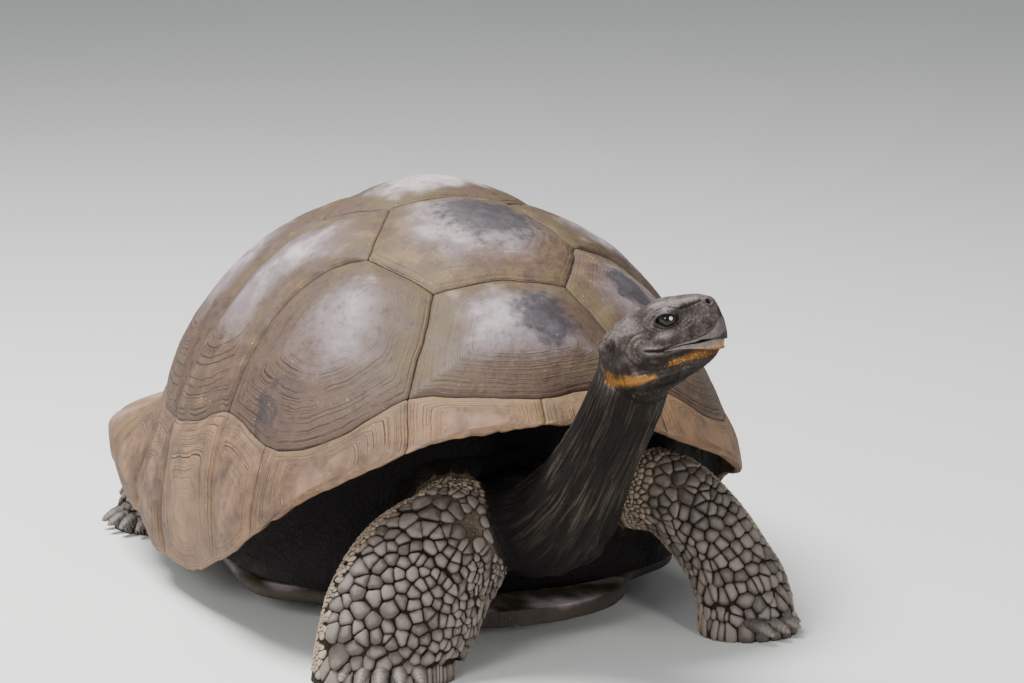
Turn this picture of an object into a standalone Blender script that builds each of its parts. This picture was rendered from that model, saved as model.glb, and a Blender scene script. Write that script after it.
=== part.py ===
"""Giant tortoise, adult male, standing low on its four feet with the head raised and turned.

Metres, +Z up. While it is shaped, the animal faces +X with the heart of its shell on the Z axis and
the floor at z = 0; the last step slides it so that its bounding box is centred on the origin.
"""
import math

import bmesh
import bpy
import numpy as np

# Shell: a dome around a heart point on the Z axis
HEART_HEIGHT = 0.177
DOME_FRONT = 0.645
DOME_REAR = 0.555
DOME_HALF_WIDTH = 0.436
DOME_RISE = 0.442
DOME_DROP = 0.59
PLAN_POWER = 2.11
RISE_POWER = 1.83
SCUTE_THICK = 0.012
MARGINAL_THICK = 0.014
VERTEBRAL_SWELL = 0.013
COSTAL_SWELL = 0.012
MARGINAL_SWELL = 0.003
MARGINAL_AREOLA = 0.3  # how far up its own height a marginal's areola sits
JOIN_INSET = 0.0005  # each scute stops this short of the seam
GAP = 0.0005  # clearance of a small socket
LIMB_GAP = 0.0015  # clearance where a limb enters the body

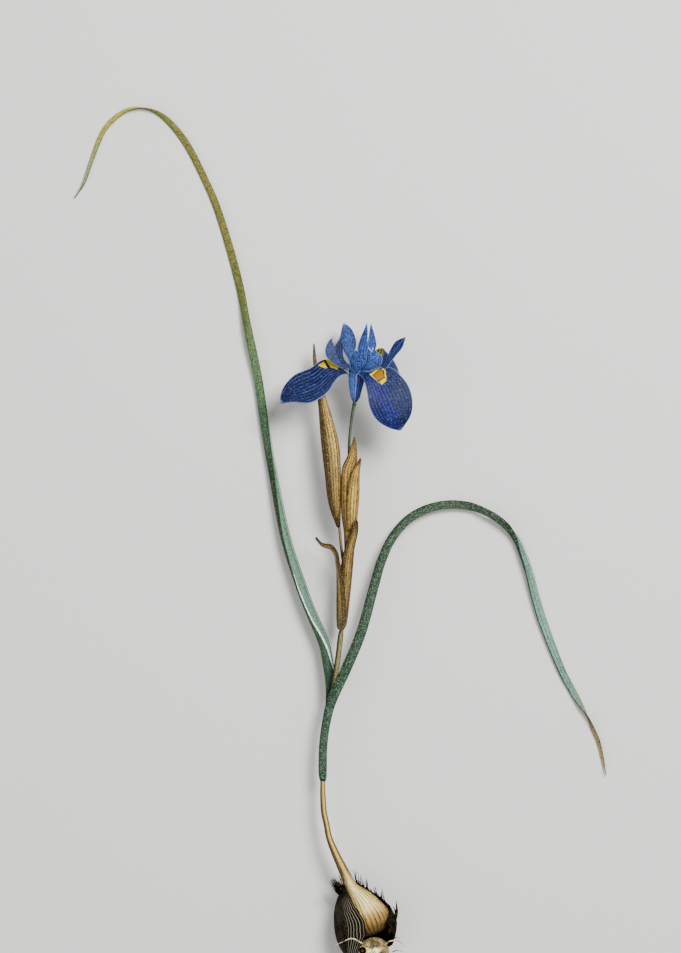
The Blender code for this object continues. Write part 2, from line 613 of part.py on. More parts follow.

──────────

Find the lines above that contain the word "each" and collect them.

Task output
Turn this picture of an object into a standalone Blender script that builds each of its parts. This picture was rendered from that model, saved as model.glb, and a Blender scene script. Write that script after it.
JOIN_INSET = 0.0005  # each scute stops this short of the seam